Stored rows »
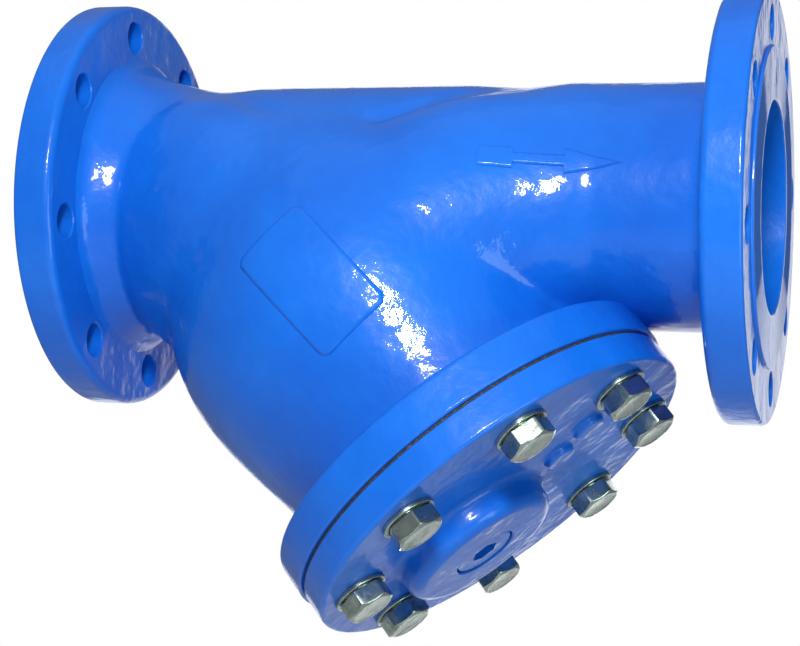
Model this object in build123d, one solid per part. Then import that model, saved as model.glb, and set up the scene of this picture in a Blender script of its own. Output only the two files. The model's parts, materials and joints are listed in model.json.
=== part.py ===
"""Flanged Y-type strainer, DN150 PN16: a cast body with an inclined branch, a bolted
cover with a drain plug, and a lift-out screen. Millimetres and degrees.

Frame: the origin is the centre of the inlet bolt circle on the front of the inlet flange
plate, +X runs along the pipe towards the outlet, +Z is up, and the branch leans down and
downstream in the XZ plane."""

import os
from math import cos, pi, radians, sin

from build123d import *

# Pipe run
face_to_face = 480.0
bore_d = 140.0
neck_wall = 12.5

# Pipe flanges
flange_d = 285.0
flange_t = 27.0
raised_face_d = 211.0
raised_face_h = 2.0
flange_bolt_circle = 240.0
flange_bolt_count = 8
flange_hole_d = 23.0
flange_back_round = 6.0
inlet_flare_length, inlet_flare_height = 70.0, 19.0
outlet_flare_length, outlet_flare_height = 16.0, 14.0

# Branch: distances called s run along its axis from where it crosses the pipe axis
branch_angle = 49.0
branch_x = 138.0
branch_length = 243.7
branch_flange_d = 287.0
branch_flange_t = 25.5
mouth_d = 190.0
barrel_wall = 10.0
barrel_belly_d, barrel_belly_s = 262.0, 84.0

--

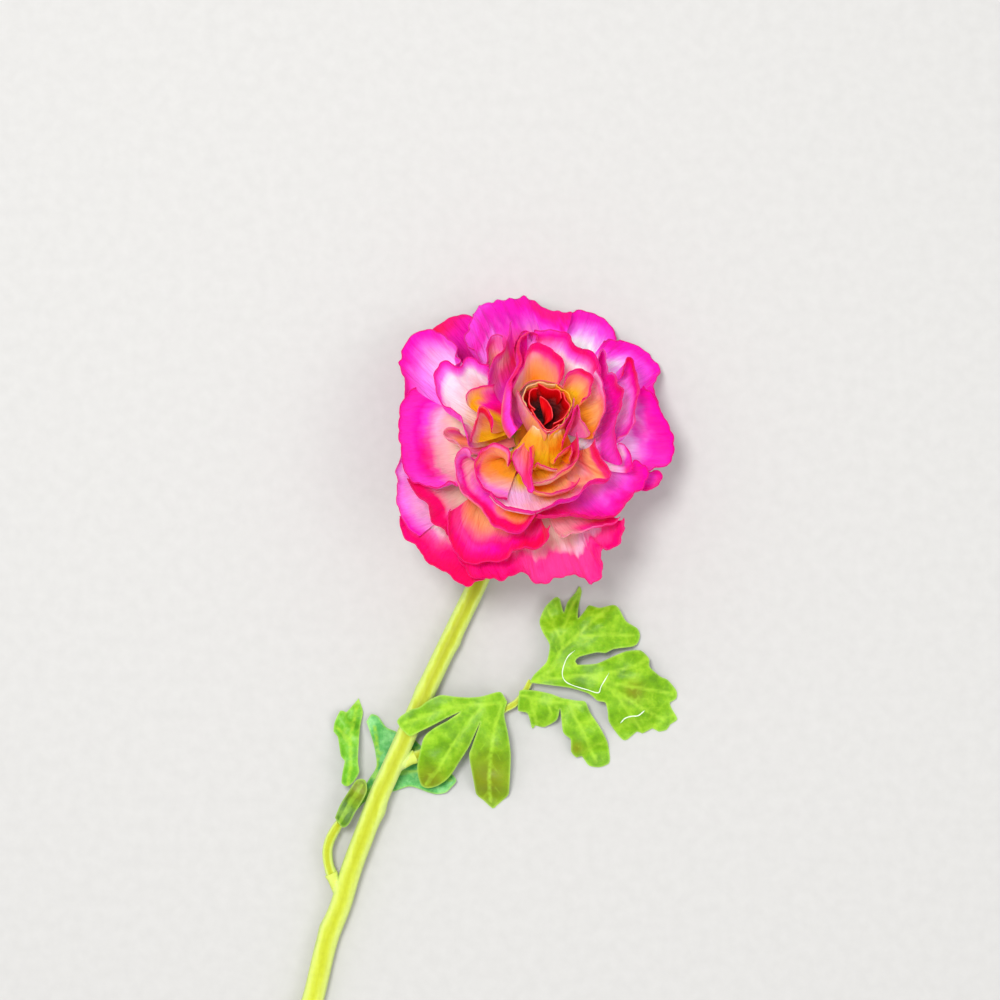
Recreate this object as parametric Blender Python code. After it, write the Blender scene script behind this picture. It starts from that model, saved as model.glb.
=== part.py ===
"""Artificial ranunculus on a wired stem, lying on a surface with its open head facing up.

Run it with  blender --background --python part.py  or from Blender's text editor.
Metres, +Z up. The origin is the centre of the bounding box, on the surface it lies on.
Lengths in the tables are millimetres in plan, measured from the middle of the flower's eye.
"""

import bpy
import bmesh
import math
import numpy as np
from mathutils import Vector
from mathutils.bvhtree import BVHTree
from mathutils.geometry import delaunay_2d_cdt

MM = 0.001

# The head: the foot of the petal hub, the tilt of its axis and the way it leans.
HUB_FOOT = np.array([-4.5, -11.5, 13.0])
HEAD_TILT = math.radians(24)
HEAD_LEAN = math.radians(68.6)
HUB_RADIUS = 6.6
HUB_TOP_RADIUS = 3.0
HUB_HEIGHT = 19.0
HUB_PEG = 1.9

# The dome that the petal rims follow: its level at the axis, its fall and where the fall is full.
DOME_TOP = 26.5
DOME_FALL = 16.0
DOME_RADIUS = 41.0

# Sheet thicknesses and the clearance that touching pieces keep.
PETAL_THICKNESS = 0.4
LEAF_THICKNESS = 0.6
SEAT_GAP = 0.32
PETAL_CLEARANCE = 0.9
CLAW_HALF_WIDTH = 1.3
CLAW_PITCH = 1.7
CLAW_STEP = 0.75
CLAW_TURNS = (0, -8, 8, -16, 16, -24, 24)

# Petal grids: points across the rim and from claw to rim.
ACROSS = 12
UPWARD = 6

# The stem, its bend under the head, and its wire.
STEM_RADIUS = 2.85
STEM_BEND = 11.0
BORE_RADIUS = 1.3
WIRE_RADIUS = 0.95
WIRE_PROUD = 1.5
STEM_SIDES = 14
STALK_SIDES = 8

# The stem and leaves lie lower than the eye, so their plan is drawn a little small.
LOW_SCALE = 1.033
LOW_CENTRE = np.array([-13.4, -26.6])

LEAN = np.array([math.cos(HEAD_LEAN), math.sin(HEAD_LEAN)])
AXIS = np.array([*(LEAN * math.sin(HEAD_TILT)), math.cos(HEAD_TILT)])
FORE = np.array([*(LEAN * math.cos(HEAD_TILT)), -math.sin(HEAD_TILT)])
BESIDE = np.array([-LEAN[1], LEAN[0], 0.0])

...

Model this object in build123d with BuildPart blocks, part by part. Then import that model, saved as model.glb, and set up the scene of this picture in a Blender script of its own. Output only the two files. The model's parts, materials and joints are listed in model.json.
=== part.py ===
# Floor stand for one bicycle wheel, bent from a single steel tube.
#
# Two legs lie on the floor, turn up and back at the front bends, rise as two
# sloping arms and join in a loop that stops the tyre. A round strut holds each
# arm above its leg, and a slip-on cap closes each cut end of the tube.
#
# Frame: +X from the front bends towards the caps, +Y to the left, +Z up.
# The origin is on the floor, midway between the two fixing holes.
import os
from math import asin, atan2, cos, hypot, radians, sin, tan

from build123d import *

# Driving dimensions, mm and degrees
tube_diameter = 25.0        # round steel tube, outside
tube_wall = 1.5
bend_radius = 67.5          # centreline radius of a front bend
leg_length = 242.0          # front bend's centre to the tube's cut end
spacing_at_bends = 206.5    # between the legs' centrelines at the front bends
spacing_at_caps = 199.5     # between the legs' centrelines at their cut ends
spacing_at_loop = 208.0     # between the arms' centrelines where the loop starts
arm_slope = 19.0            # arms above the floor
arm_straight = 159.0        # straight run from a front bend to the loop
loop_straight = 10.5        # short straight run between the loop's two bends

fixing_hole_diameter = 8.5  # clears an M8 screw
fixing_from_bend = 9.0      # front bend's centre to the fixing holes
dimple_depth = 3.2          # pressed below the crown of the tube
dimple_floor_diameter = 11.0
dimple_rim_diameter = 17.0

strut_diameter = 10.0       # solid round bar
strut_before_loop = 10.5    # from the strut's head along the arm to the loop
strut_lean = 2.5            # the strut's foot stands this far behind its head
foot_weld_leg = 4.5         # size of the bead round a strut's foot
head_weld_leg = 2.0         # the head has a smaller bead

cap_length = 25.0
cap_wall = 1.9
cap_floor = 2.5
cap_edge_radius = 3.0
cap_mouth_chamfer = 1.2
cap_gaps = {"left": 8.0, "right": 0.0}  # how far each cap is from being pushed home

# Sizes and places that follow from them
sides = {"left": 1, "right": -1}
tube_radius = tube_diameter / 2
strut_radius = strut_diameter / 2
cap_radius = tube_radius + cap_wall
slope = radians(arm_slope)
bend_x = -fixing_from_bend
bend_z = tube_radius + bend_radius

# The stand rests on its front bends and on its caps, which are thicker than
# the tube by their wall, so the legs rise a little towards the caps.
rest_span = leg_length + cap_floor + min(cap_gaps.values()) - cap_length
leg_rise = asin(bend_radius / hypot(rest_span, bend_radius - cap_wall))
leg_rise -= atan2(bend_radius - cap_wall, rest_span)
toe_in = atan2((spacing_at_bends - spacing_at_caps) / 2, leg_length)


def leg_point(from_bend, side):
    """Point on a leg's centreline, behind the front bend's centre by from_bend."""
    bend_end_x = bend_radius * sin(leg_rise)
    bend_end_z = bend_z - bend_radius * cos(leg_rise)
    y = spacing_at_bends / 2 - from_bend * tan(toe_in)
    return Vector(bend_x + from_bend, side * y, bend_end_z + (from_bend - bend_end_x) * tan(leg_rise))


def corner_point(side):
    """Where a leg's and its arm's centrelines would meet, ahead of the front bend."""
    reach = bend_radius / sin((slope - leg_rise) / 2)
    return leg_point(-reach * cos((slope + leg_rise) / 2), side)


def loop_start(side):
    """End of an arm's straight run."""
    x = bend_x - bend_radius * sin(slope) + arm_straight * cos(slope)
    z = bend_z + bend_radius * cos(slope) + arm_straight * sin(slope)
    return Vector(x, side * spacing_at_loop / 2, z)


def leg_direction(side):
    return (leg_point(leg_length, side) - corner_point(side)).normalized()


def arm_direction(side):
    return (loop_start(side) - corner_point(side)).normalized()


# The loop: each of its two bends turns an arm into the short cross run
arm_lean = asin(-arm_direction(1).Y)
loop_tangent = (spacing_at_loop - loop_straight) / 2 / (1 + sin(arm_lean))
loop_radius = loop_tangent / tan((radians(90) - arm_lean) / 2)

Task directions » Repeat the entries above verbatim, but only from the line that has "Recreate this object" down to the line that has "BESIDE = np.array([-LEAN[1], LEAN[0], 0.0])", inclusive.

In response »
Recreate this object as parametric Blender Python code. After it, write the Blender scene script behind this picture. It starts from that model, saved as model.glb.
=== part.py ===
"""Artificial ranunculus on a wired stem, lying on a surface with its open head facing up.

Run it with  blender --background --python part.py  or from Blender's text editor.
Metres, +Z up. The origin is the centre of the bounding box, on the surface it lies on.
Lengths in the tables are millimetres in plan, measured from the middle of the flower's eye.
"""

import bpy
import bmesh
import math
import numpy as np
from mathutils import Vector
from mathutils.bvhtree import BVHTree
from mathutils.geometry import delaunay_2d_cdt

MM = 0.001

# The head: the foot of the petal hub, the tilt of its axis and the way it leans.
HUB_FOOT = np.array([-4.5, -11.5, 13.0])
HEAD_TILT = math.radians(24)
HEAD_LEAN = math.radians(68.6)
HUB_RADIUS = 6.6
HUB_TOP_RADIUS = 3.0
HUB_HEIGHT = 19.0
HUB_PEG = 1.9

# The dome that the petal rims follow: its level at the axis, its fall and where the fall is full.
DOME_TOP = 26.5
DOME_FALL = 16.0
DOME_RADIUS = 41.0

# Sheet thicknesses and the clearance that touching pieces keep.
PETAL_THICKNESS = 0.4
LEAF_THICKNESS = 0.6
SEAT_GAP = 0.32
PETAL_CLEARANCE = 0.9
CLAW_HALF_WIDTH = 1.3
CLAW_PITCH = 1.7
CLAW_STEP = 0.75
CLAW_TURNS = (0, -8, 8, -16, 16, -24, 24)

# Petal grids: points across the rim and from claw to rim.
ACROSS = 12
UPWARD = 6

# The stem, its bend under the head, and its wire.
STEM_RADIUS = 2.85
STEM_BEND = 11.0
BORE_RADIUS = 1.3
WIRE_RADIUS = 0.95
WIRE_PROUD = 1.5
STEM_SIDES = 14
STALK_SIDES = 8

# The stem and leaves lie lower than the eye, so their plan is drawn a little small.
LOW_SCALE = 1.033
LOW_CENTRE = np.array([-13.4, -26.6])

LEAN = np.array([math.cos(HEAD_LEAN), math.sin(HEAD_LEAN)])
AXIS = np.array([*(LEAN * math.sin(HEAD_TILT)), math.cos(HEAD_TILT)])
FORE = np.array([*(LEAN * math.cos(HEAD_TILT)), -math.sin(HEAD_TILT)])
BESIDE = np.array([-LEAN[1], LEAN[0], 0.0])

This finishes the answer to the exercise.